More liberal insanity.

Regards, Mike

http://www.agweb.com/article/peta-goes-out-with-a-mutilated-lamb-NAA-wyatt-bechtel/


----------



## deadmoose (Oct 30, 2011)

They sure do know how to mutilate the truth . A true shame that some idiots believe them.


----------



## Bgriffin856 (Nov 13, 2013)

Found this fine piece of animal rights propaganda. They like to compare artificial insemination to rape....

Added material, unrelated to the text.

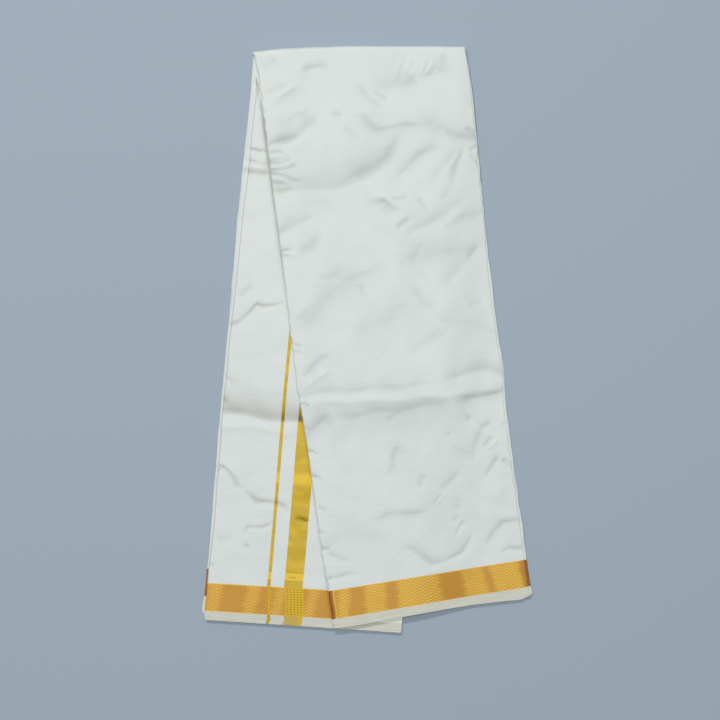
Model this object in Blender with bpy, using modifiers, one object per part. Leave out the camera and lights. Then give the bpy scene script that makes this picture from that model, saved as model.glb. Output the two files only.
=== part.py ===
"""A dhoti cloth of cream silk with gold borders, folded and laid flat.

The cloth is pleated lengthwise into a strip, and the strip is folded across its middle. The
fold lies at +Y. The back half rests on the table and leans left, and the front half lies on it
and leans right. Units are metres, +Z is up and the table is at z = 0.
"""

import math
from collections import namedtuple

import bmesh
import bpy
import numpy as np
from mathutils import Vector

# The folded cloth
PLEAT = 0.220  # width of the pleated strip
HALF_CLOTH = 0.635  # half of the cloth's 1.27 m
WALL = 0.0010
GAP = 0.0003
LAYERS = 0.0033  # hidden layers of one half, pressed together
STACK = LAYERS + GAP + WALL  # one half with the sheet that shows
FOLD_HEIGHT = 2 * STACK + GAP
FOLD_RADIUS = FOLD_HEIGHT / 2
FLAT = HALF_CLOTH - FOLD_RADIUS * math.pi / 2  # length of a half up to the fold

# The woven border, from the selvedge's outer edge inwards
SELVEDGE = 0.0100
BORDER = 0.0310

# The fold at the top
FOLD_LEFT = -0.1267
FOLD_RIGHT = 0.1081
FOLD_Y = 0.3181
FOLD_RISE = 0.0056  # how much higher the fold's right end lies
FOLD_BOW = 0.0038  # how far its left part bows out

# Where the front half comes down to the table beside the back half, which takes a longer run at the
# bottom than by the fold
STEP_START = 0.010
STEP_BOTTOM = 0.079
STEP_FOLD = 0.045

# Sections
COLUMN = 0.0145  # spacing across
RIM_ACROSS = 0.0020  # round rim of a sheet's side
RIM_DOWN = 0.0017
RIM_TURNS = (0, 30, 60)

Rows = namedtuple("Rows", "along out")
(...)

Now if you know anything about A.I. you can easily spot the two biggest flaws in this. Another depiction of how ignorant some can be

Hint: it has nothing to do with how the participants are dressed


----------



## deadmoose (Oct 30, 2011)

Bgriffin856 said:


> Found this fine piece of animal rights propaganda. They like to compare artificial insemination to rape....
> 
> 
> 
> ...


You need to train your help a lil better.


----------



## Bgriffin856 (Nov 13, 2013)

I got distracted


----------



## deadmoose (Oct 30, 2011)

I'll bite. What's the second thing I am missing? Wrong hole and?


----------



## Bgriffin856 (Nov 13, 2013)

Unless they are all left handed they are using the wrong arm and the lack of the rods for the seamen


----------